John Gustavson sounded more like a Federal Trade Commission official than the leader of a marketing trade group in an interview with DM News last week in which he declared his support for a national do-not-call list for Canadian consumers.

Gustavson, president of the Canadian Marketing Association, said U.S. telemarketers erred in fighting a national list a decade ago, before more than two dozen states adopted no-call registries of their own. He also blamed the outbound telemarketing industry for bringing its present troubles upon itself.

“People are just fed up with telemarketers,” he said. “They're fed up with the annoyance and fed up with not being able to get off telemarketing lists.”

Gustavson said he has “no sympathy” for telemarketers, even though his association's membership includes some well-recognized names in the telemarketing industry. The list includes ICT Group and Ron Weber & Associates as well as Teleperformance Canada and Marusa Marketing, both subsidiaries of international call center giant SR.Teleperformance.

The CMA must protect the interests of the Canadian marketing industry as a whole, not just those of a few telemarketers, Gustavson said. Other organizations, such as the American Teleservices Association, are available to telemarketers if they seek a trade group more narrowly tailored to their interests.

Gustavson expressed his views at a September meeting of a local CMA chapter in Ottawa.

Gustavson acknowledged to DM News that his opinions are unpopular with some direct marketers — he joked that he might “get lynched” at the Direct Marketing Association's annual convention in San Francisco this month — but noted that the CMA has been public with its support for a national DNC list for about a year. No CMA members have threatened to leave the group over its position, he said.

Like the DMA's Telephone Preference Service, the CMA maintains its own no-call registry, which CMA members are required to use. However, he said the CMA's list is not effective because abusive telemarketers usually aren't members.

His position is in direct conflict with the DMA, which regularly argues that the existence of the TPS negates the need for a federal no-call registry. Gustavson said that he respects the DMA but that the evidence against industry self-regulation is clear.

“If it worked, the public would not be screaming bloody blue murder over telemarketing,” he said.

In response, DMA spokesman Louis Mastria defended the TPS, noting that it is used by 80 percent of the telemarketing industry in the United States. DMA studies show that a majority of the 5 million people registered for the TPS do not register for existing state DNC lists, indicating that the TPS has been effective, Mastria said.

“Canada comes from a completely different kind of historical/political background,” he said. “In the U.S., we have a much stronger free-market historical background. I think it's very much to our advantage.”

In Gustavson's vision for a national DNC list, no companies would be exempt, not even charities, though all would still be allowed to call existing customers. He also supports consumers paying a fee for registration and suggested that $5 for three years was reasonable.

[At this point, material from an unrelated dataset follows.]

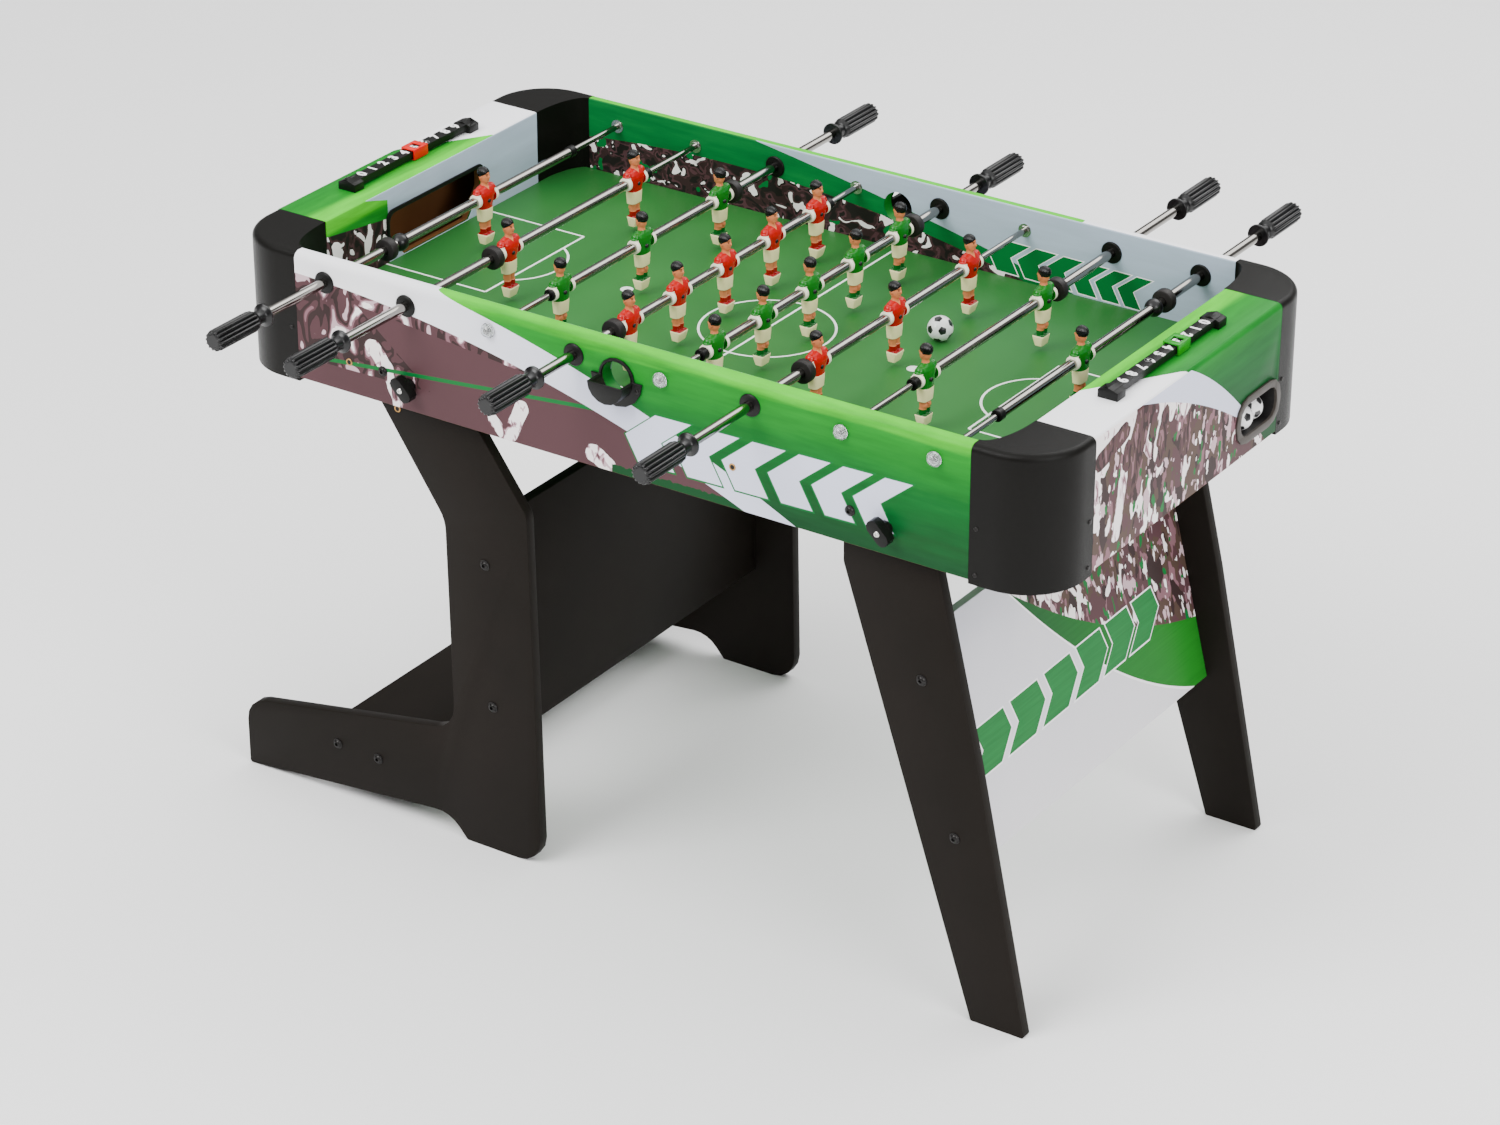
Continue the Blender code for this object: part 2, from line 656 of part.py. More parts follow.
def bumper(number, count, axis):
    """The rubber ring on the handle's side of the men. The goalie's has a round stop beside it."""
    inner = TUBE_RADIUS + FIT
    half = BUMPER_THICKNESS / 2
    if count == 1:
        ring = -GOALIE_RING_AT
        ball = -GOALIE_BALL_AT
        r = GOALIE_BALL_RADIUS
        profile = [(inner, ring - half), (BUMPER_RADIUS, ring - half), (BUMPER_RADIUS, ring + half),
                   (r * 0.75, ring + half)]
        profile += [(r, ball - r * 0.5), (r, ball + r * 0.5), (inner, ball + r)]
    else:
        ring = men_places(count)[0] - BUMPER_PAST_MAN[count]
        profile = [(inner, ring - half), (BUMPER_RADIUS, ring - half), (BUMPER_RADIUS, ring + half),
                   (inner, ring + half)]
    place(f"rod_{number}_bumper", turned(profile, 12), axis, material="rubber")


def stand_outline():
    """The left leg's board, a slanted neck on an upright with a long toe, from its pivot."""
    floor = -PIVOT_Z
    head = LEG_HEAD_RADIUS
    return rounded([
        (STAND_TOE, floor, 0.004),
        (0.0660, floor + 0.0325, 0.045),
        (0.0943, floor, 0.003),
        (STAND_HEEL, floor, 0.036),
        (0.2040, -0.1540, 0.030),
        (0.0784, head, 0.006),
        (-head, head, head - FIT),
        (-head, -0.0540, 0.012),
        (0.0750, -0.1950, 0.050),
        (0.0795, floor + 0.1615, 0.040),
        (STAND_TOE, floor + 0.0975, 0.036),
    ], steps=4)


def strut_outline():
    """The right leg's tapered board, which leans outwards, from its pivot."""
    floor = -PIVOT_Z
    head = LEG_HEAD_RADIUS
    return rounded([
        (0.1709, floor, 0.003),
        (0.2467, floor, 0.003),
        (0.1684, floor + 0.3673, 0),
        (0.0926, head, 0.006),
        (-head, head, head - FIT),
        (-head, -0.0800, 0.020),
    ], steps=4)


def legs(table):
    """Two folding legs, each with its boards, on empties at their pivots."""
    half = LEG_BOARD / 2
    left = axis_empty("left_leg_pivot", (LEFT_PIVOT_X, 0, PIVOT_Z), table)
    right = axis_empty("right_leg_pivot", (RIGHT_PIVOT_X, 0, PIVOT_Z), table)
    for side, row in ((-1, "near"), (1, "far")):
        y0, y1 = side * LEG_Y - half, side * LEG_Y + half
        place(f"{row}_stand_board", prism(stand_outline(), y0, y1, "Y"), left, material="black_board")
        place(f"{row}_strut_board", prism(strut_outline(), y0, y1, "Y"), right, material="black_board")
    y = BETWEEN_LEGS / 2
    back = box(-half, half, -y, y, BACK_PANEL_BOTTOM - PIVOT_Z, -BACK_PANEL_TOP_BELOW_PIVOT)
    place("stand_back_panel", back, left, (BACK_PANEL_AT, 0, 0), "black_board")
    shelf = box(0, FOOT_SHELF_WIDTH, -y, y, -half, half)
    place("stand_foot_shelf", shelf, left, (FOOT_SHELF_FROM, 0, FOOT_SHELF_HEIGHT - PIVOT_Z), "black_board")
    printed = box(-half, half, -y, y, -PRINT_PANEL_LENGTH / 2, PRINT_PANEL_LENGTH / 2)
    panel = place("strut_print_panel", printed, right, (PRINT_PANEL_AT, 0, -PRINT_PANEL_BELOW_PIVOT),
                  "pale_print")
    panel.rotation_euler = (0, -PRINT_PANEL_LEAN, 0)


def lock_knobs(table):
    """Wing knobs that clamp the legs, two on each side board."""
    pivots = {"left": LEFT_PIVOT_X, "right": RIGHT_PIVOT_X}
    for side, row in ((-1, "near"), (1, "far")):
        for end, (along, up) in KNOB_FROM_PIVOT.items():
            name = f"{row}_{end}_lock_knob"
            place_at = (pivots[end] + along, side * (HALF_WIDTH + FIT), PIVOT_Z + up)
            top = KNOB_BASE_HEIGHT
            base = disc(KNOB_BASE_RADIUS, *sorted((0, side * top)), 12)
            knob = place(name, base, table, place_at, "black_plastic")
            long, wide = KNOB_WING_LENGTH / 2, KNOB_WING_WIDTH / 2
            corner = wide * 0.9
            outline = rounded([(-long, -wide, corner), (long, -wide, corner), (long, wide, corner),
                               (-long, wide, corner)], steps=2)
            spin = Matrix.Rotation(KNOB_TURN, 2)
            outline = [tuple(spin @ Vector(point)) for point in outline]
            wing = prism(outline, *sorted((side * (top - 0.001), side * (top + KNOB_WING_HEIGHT))), "Y")
            combine(knob, "UNION", guide(f"{name}_wing", wing, table, place_at))


def main():
    clear_scene()
    table = axis_empty("table", frame_shift())
    side_boards(table)
    corner_caps(table)
    end_boxes(table)
    playfield(table)
    ball_entries(table)
    ball_returns(table)
    score_counters(table)
    rods(table)
    legs(table)
    lock_knobs(table)


main()
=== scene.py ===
import json
import math

import bmesh
import bpy
from mathutils import Matrix, Vector


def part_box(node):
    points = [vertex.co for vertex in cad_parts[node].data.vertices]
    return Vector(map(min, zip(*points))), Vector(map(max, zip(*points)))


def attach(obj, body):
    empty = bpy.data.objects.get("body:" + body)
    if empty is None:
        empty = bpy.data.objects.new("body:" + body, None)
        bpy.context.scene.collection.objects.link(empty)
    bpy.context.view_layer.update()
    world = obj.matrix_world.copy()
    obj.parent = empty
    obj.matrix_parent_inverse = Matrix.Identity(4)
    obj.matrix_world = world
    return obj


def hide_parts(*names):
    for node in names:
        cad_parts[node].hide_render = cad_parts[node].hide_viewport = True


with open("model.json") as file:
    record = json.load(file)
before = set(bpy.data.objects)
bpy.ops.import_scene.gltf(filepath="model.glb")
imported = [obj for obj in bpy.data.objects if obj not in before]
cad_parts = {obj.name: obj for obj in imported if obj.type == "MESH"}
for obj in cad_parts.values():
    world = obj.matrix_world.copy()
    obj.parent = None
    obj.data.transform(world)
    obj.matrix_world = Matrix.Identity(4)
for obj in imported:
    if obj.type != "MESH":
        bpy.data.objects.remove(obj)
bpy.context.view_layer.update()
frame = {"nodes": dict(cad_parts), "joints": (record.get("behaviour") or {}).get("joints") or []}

# Places read from the frame. Shapes are drawn about the middle of the cabinet and moved there at the end.
leftBox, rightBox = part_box("left_end_box"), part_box("right_end_box")
nearBox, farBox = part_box("near_side_board"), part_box("far_side_board")
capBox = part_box("far_right_corner_cap")
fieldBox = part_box("playfield")
centre = Vector(((leftBox[0].x + rightBox[1].x) / 2, (nearBox[0].y + farBox[1].y) / 2, 0))
halfLength = rightBox[1].x - centre.x
halfWidth = farBox[1].y - centre.y
innerX = rightBox[0].x - centre.x
innerY = farBox[0].y - centre.y
boardX = capBox[0].x - centre.x
boxY = capBox[0].y - centre.y
tableTop = nearBox[1].z
tableBottom = nearBox[0].z
capBottom = capBox[0].z
fieldTop = fieldBox[1].z
joints = {joint["name"]: joint for joint in frame["joints"]}
fit = 0.0003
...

Gustavson favors limited calling hours, which exist in the United States but not in Canada, and rules limiting abandonment rates to 5 percent. A 1 percent maximum abandonment rate, which will be enacted in California next year, would be impossible to meet, he said.

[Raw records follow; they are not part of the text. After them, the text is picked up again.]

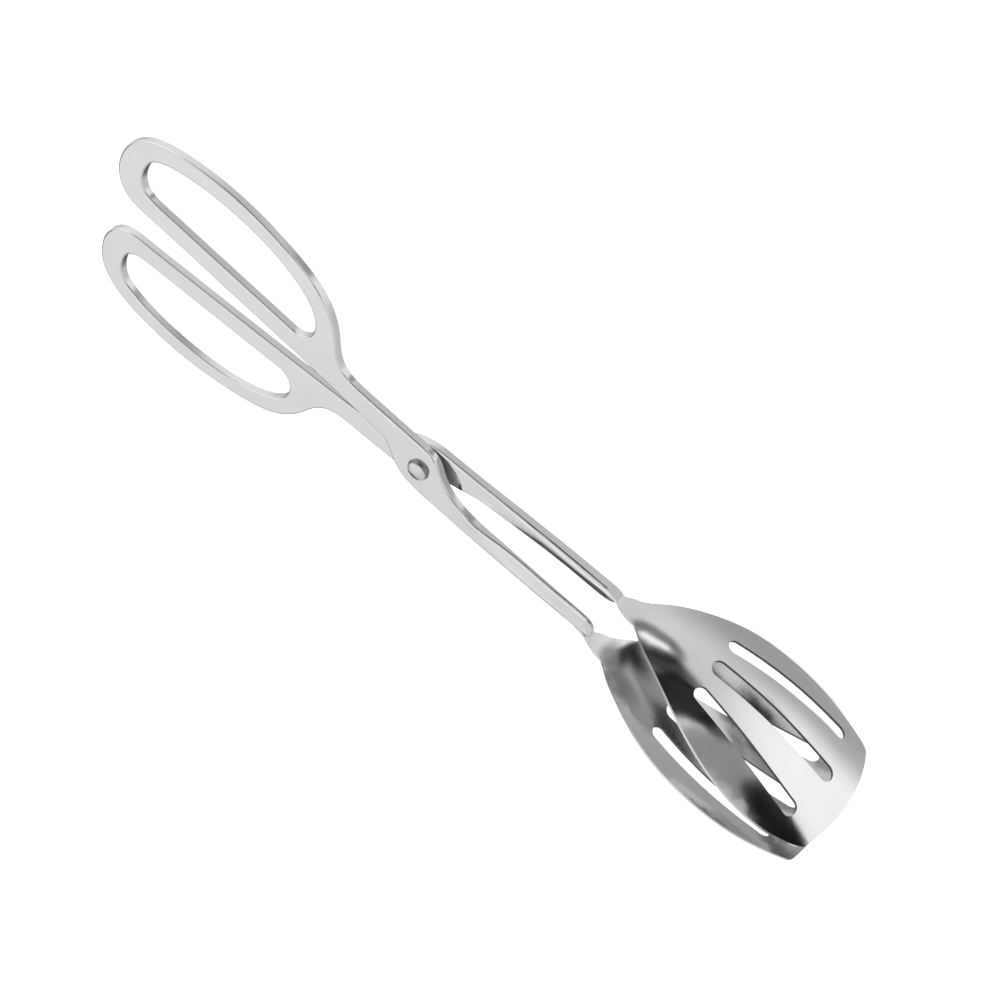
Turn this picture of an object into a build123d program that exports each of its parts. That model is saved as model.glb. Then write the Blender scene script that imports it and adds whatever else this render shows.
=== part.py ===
"""Scissor-action slotted serving tongs in pressed stainless steel.

Two mirror-image halves cross at one rivet. Each half is a single pressing: a closed finger
loop, a neck, a flat pivot plate and an arm, all folded back at their edges like a shallow
channel that is open at the back, and a thin slotted bowl that grows out of the arm's outer
flange. The rear half lies just behind the front half, and its web is dished around the rivet.
A spacer bush keeps the two webs apart, and a washer sits under the rivet's formed tail.

+X runs from the finger loops to the bowls, +Z runs along the rivet towards its domed head,
and Y runs across the handles. The origin is the middle of the underside of the bounding box.
Everything is drawn with the rivet's axis at X=0, Y=0 and the front face at Z=0, and moved at
the end. The drawn pose is the rest pose, with a few millimetres between the bowls' end corners.
"""

from build123d import *
import math
import os

# Sheet and folds, all in mm
SHEET = 1.0  # thickness of the pressed steel
FLANGE_DEPTH = 2.5  # from the front face to the back edge of the folded flanges
FOLD_RADIUS = 0.6  # outside radius of the fold between face and flange
REAR_OFFSET = 2.85  # the rear half's face lies this far behind the front half's face

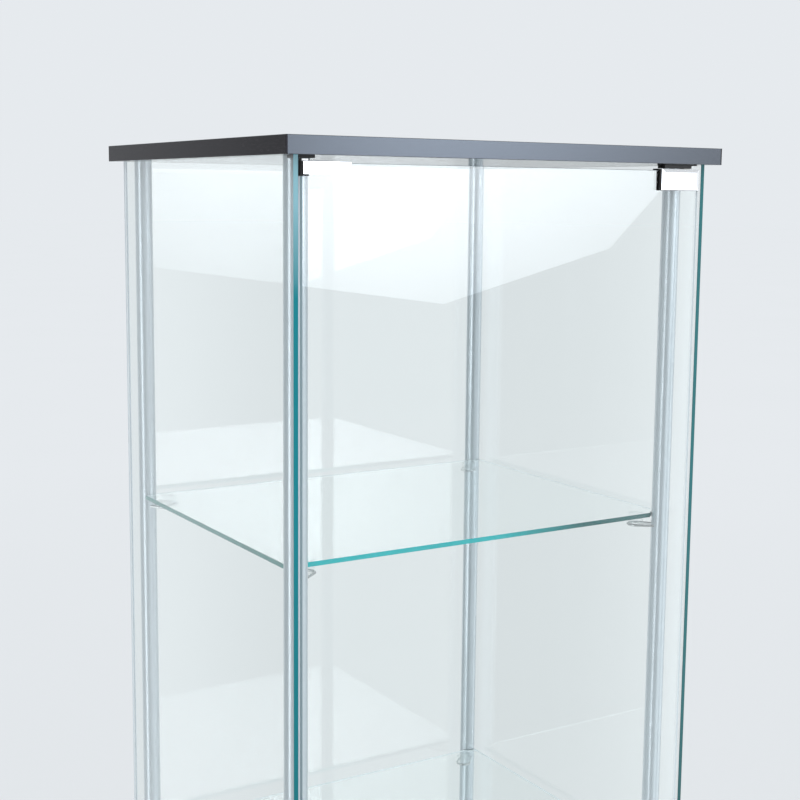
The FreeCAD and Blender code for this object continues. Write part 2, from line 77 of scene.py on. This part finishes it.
# Where the colours of the ground edges change: up from a pane's foot, down from its head, and in
# from a shelf's left side. These changes are painted light along each edge, and the crown at the
# head of the left pane is a painted reflection.
EDGE_FADE_LOW = 0.9
EDGE_FADE_HIGH = 0.3
CROWN_REFLECTION_START = 0.11
CROWN_REFLECTION_FULL = 0.04
SHELF_CORNER = 0.002
SHELF_FADE = 0.10

FLOOR_RADIUS = 80.0
FLOOR_STEPS = 96
PALE = (0.792, 0.824, 0.856)

# How bright the room's walls look in metal and glass. Each wall is a heading, from -Y towards +X,
# and a level. The narrow bright wall at the left is what draws the first stripe on a post.
WALLS = [
    (-180, 0.80), (-158, 0.80), (-147, 0.30), (-102, 0.35), (-90, 0.40), (-84, 3.80), (-65, 3.80),
    (-57, 0.20), (-26, 0.20), (-6, 1.20), (4, 1.90), (18, 1.90), (26, 0.85), (38, 0.85), (48, 2.20),
    (62, 2.20), (72, 0.80), (180, 0.80),
]
WALL_TINT = (0.96, 1.00, 1.04)
UPPER_WALL = (0.768, 0.80, 0.832)
CEILING = (0.62, 0.65, 0.68)

# The softlight stands in front of the door, to the right, and tilts down at the showcase.
LIGHT_PLACE = (0.781, -1.425, 1.684)
LIGHT_RADIUS = 0.482
LIGHT_HEADING = 17.8
LIGHT_TILT = 51.2
LIGHT_DEPTH = 0.18
LIGHT_GORES = 8
LIGHT_RINGS = 6
LIGHT_TURN = 10.0
LIGHT_HUB_LEVEL = 7.0
LIGHT_RIM_LEVEL = 2.2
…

The Canadian Radio-Television Telecommunications Commission sought comment from members of the marketing industry and consumer public about creating a national no-call registry in 2001. Since the end of last year, the CRTC has been “dead silent” on the issue, Gustavson said.

The agency is wrestling over whether it has legislative authority to create a DNC list, unlike the FTC and Federal Communications Commission in the United States, which already have mandates from Congress. However, the CMA expects the commission to state its position “any time now,” said Gustavson, who predicted the telemarketing industry would survive increased regulation.

“We can have a very healthy telemarketing industry based on inbound calls and contacts with existing customers, and with a limited role for customer acquisition,” he said.